La violence des mots

Depuis longtemps, j’ai envie d’écrire sur ces mots que j’entends depuis ma plus tendre enfance. Ces mots qui effraient et font avoir peur de soi-même, ces mots qui condamnent et qui heurtent, qu’on ingurgite et qu’on vomit, que l’on croit et qui peuvent tuer. Qu’en faire ? Que faire de tous ces discours qui s’accrochent à la peau, aux cheveux, avec leurs griffes qui arrachent la chair et dépècent lambeaux après lambeaux notre corps ?

« Fatiguée de passer par-dessus bord », fragments de musique, madeleine de Proust, allumettes de la petite marchande, allumettes qu’il faut gratter continuellement pour que les souvenirs ne s’évanouissent pas, ne se tarissent pas.

« Fatiguée de passer par-dessus bord ». J’écoute des bribes de cette chanson, à la maison, un après-midi de mes 9 ans. Pas école. Je devrais ajouter le –s du pluriel à « école » – Pas écoles – parce que, moi, des écoles, j’en ai deux. Il y a l’école du matin, qui ne me veut que le matin. Et puis, il y a l’école de l’après-midi où je vais le temps où l’école du matin ne me veut pas. Et pourquoi ? demande le père. Pour lui laisser du temps pour les soins. Lui répond-on. Et puis, vous savez bien  qu’il faudra un jour qu’elle aille dans un centre. C’est lui qui le dit. On se tourne  alors vers le neuropédiatre qui récite par cœur. Elle ne pourra faire aucune acquisition. Elle n’aura jamais la syntaxe. Elle ne saura jamais calculer. Oui, il vaut mieux qu’elle aille dans un centre, et tant qu’à faire, mettez-la dans mon centre à moi ; ça me fera du chiffre. Au lieu de son centre à lui, je vais dans deux écoles où, l’après-midi, j’apprends l’anglais, joue au loup, cours dans les couloirs et embrasse les garçons dans la cachette secrète. . Mais que faire de ces mots-là qui se sont incrustés profondément en moi ? Il y a toujours leur ombre qui rôde en moi ; et me voilà en train de lutter avec le doute et la présomption de stupidité que l’on m’a infligée, que j’ai avalée, intériorisée. Me voilà tantôt vaincue, me voilà tantôt vainqueure. J’entrevois le rôle que l’on voudrait me faire jouer, celui du stupide, de l’idiotie, de l’inintelligent. Rôle de celle qui ne peut rien posséder, pas même le savoir. Je m’y suis opposée maintes fois.

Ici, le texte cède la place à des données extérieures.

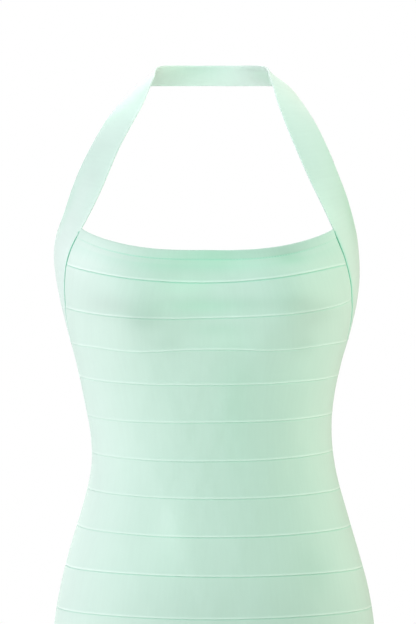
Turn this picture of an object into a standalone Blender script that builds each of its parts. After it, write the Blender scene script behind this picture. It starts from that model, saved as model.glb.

« Fatiguée de passer par-dessus bord ». La revoici la ritournelle un peu lassée, un peu dépressive, qui m’amène un autre souvenir. Dans la voiture, à 13 ans, elle est dans ma tête, la ritournelle. Elle passe doucement sur les aspérités d’un chagrin  et l’érode encore davantage. Dans ce chagrin, des mots selon lesquels je faisais peur à tout le monde, j’étais la mort, j’étais le Diable, une âme errante,  la marque du Mal, une punition divine. Dans ma tête d’adolescente qui prend tout au tragique et pour qui tout est grave, j’ai peur d’être ce que ces mots disent de moi. Après tout, ça pourrait  être vrai. Suis-je si horrible, si monstrueuse ? Mais non, ce n’est qu’un rôle ; celui du Mal absolu. Bonjour, je suis le Mal absolu. Voilà encore un aspect du rôle que des mots ont voulu me faire jouer.

« Fatiguée de passer par-dessus bord ». Des mots jugent et jaugent maintenant mon corps. Doigts tordus, trop gros bras, jambe plus maigre et plus faible que l’autre. Complexes. Et puis, à 18 ans, ces mots qui disent. Non, elle ne peut pas s’inscrire dans ma prépa. PARCE QUE. Et puis, elle a des pieds. Non mais… Otez-moi ces pieds de ma vue. Que jamais elle ne me touche avec ses pieds. Corps scruté, corps évalué, corps condamné, corps assigné à résidence. Corps habillé d’un costume qui ne lui sied pas. Rôle encore. Rôle du laid, de l’imparfait.

La ritournelle s’en va. Il y a le silence, le silence qui vient après la violence des mots. Assassins ignorants qui ont tant de fois risqué de me tuer, de tuer mon présent et mon avenir, mes actes et mes possibles. La ritournelle s’en va et arrivent les vérités que l’on se voit assénées, ces vérités qui en disent plus long sur l’instance qui la dit que sur ce qu’elles visent. Ces mots-là me disent que je suis rien qu’une altérité irrémédiable, que je suis l’Autre. C’est un point de vue – toujours le même, celui du Soi-même, celui du dominant – qui raconte et décrit, se raconte et se décrit  Ce sont les mots criminels de certaines structures. Ce n’est pas du tout naturel, c’est politique.

Stéréotypes, images sociales, discours  essentialisants, tels sont ces mots. Longtemps, je les ai happés, avalés, comme des vérités ; longtemps, j’en ai eu peur et ne voulais pas les côtoyer de trop près. Maintenant, je les prends juste pour ce qu’ils sont : des mots.